LETTERS OF LEONARD WOOLF

By

Pub Date: Oct. 18th, 1989
Publisher: Harcourt Brace Jovanovich

Here are 600 of the more than 8000 letters Woolf wrote between 1901, as an undergraduate at Cambridge, and 1969, when he died at age 89. The letters highlight the journey, the contradictions and ironies, of being a middle-class Jewish intellectual participating in the recreation of English cultural and political life during two wars, the dismantling of the empire, and the initiation of the modern period in publishing communications and the arts. From a confused and melancholic student, Woolf developed into a self-absorbed, chauvinistic colonial administrator in Ceylon, offering in one letter his refined observations on Madame Bovary and a gruesome report on his role in the public execution of a petty thief. His diplomatic skills emerge in the letters relating to his tortured marriage to Virginia, her periodic fits of insanity, her suicide in 1941, and his subsequent courtship of his married neighbor and companion, Trekkie Parsons--as well as in the immense correspondence he carried on in his declining years with academics who raised intrusive and often silly questions about Virginia's work. His most interesting and probably quarrelsome letters concern the Hogarth Press, which he and Virginia founded and directed.

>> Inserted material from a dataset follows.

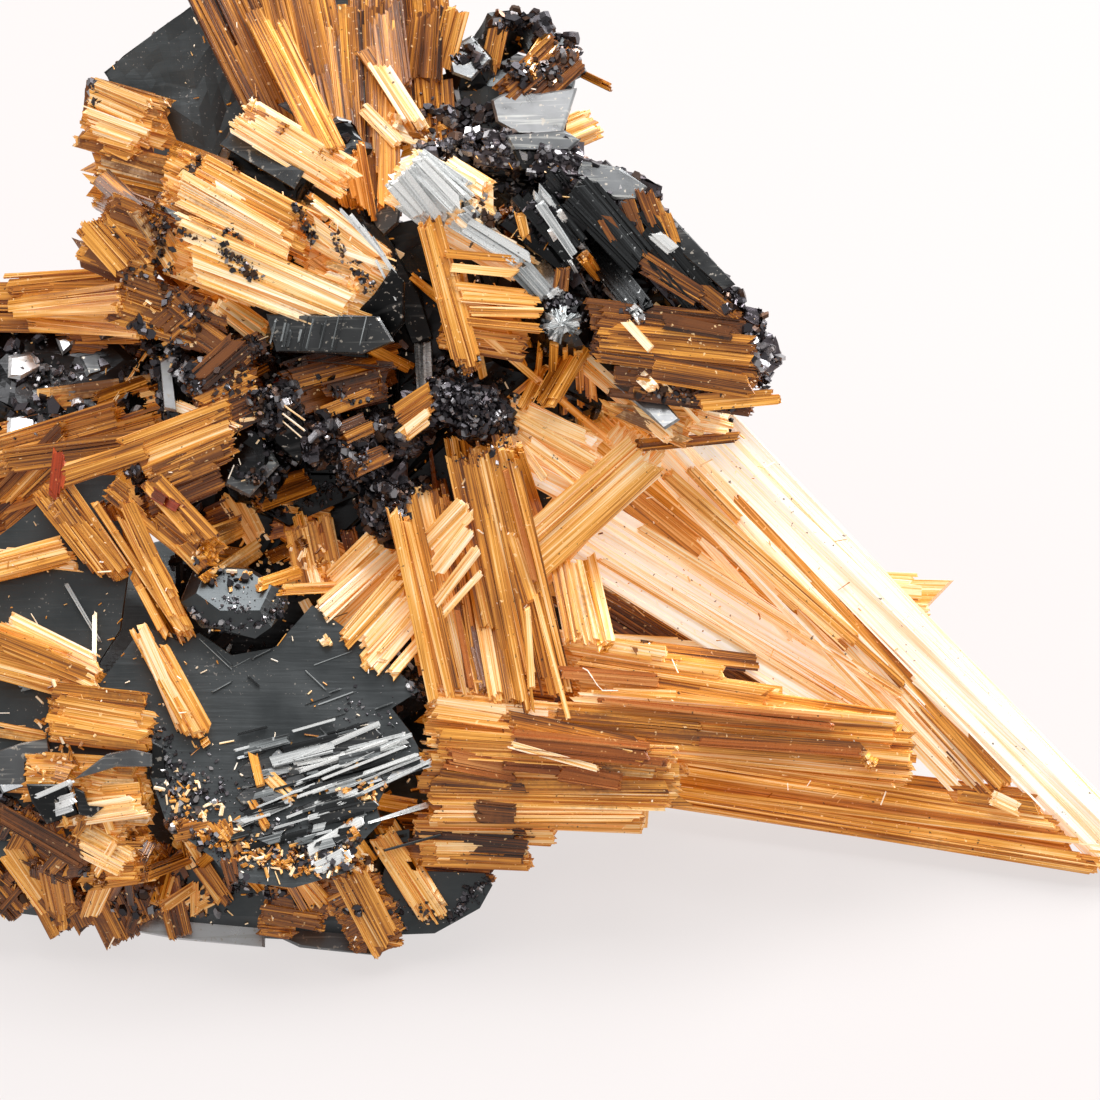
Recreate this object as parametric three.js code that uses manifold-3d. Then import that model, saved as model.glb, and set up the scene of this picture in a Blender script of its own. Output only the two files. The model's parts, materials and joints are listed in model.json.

They include negotiations with such then-obscure authors as T.S. Eliot and Freud, the latter of whom he introduced to an English-speaking audience, and Woolf's struggle to maintain the ideals of the press through the blitz, which nearly destroyed Bloomsbury, and through later assaults by large commercial publishers who attempted to lure away his successful authors just as they were becoming profitable. And as a political journalist, advisor to the Labour Party, contributor and director of such influential publications as the New Statesman, the Political Quarterly, and the Nation, Woolf developed a worldly, persuasive, and judicious voice; his recommendations on world peace, economics, colonialism, and the Palestinian ""problem"" are still relevant. For its insight into a figure who was by nature reticent, this collection is well chosen; and the introductions are illuminating. Unfortunately, the thematic arrangement, as opposed to a chronological one, is artificial and confusing; it misrepresents a writer whose own monumental autobiography pursues through troubled times the elusive ideals of continuity, coherence, and of integrity in its most encompassing sense.